I spent the first set sitting on the grass amid a forest of legs, people watching and sky watching, and in addition to looking the same and both being very tall,
Knut and
Soren also dance the same. So with one on either side of me standing, it was like passing through statues at a port entrance in a tiny dinghy, but like, if the statues were those giant inflatable wind dancers you see at car dealerships. The second set the sun had gone done completely and I got up and danced too, and the light show was, as one would expect from
Phish, phenomenal, and I had a really good time. People kept throwing handfuls of
glowstick straws up in the air, everyone did it, they were multi colored meteor showers in the blue gray gloom. Being in crowds is fun. Hearing crowds scream and sing together and hearing the noises die out against the clouds is fun.
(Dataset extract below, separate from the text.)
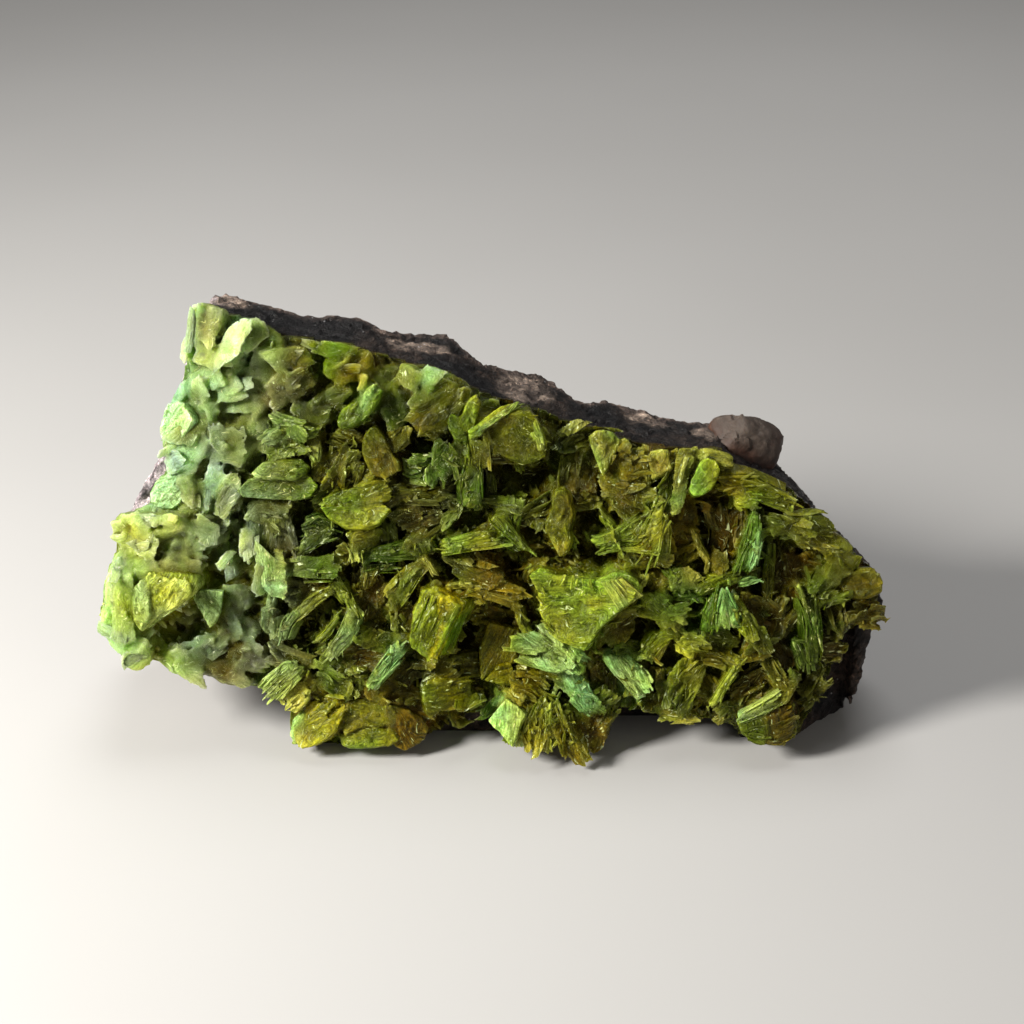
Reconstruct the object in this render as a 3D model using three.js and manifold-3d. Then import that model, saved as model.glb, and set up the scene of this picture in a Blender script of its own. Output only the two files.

Walking back to the car in a huge menacing centipede is not as much fun, but we got home okay, and I only bled a little from my heel which was my fault for not wearing proper shoes.
Sunday we all went to the beach again. I now have a half moon serious burn on my right breast, which means that probably for the rest of the summer, even after it heals, that will be the darkest spot on my whole body.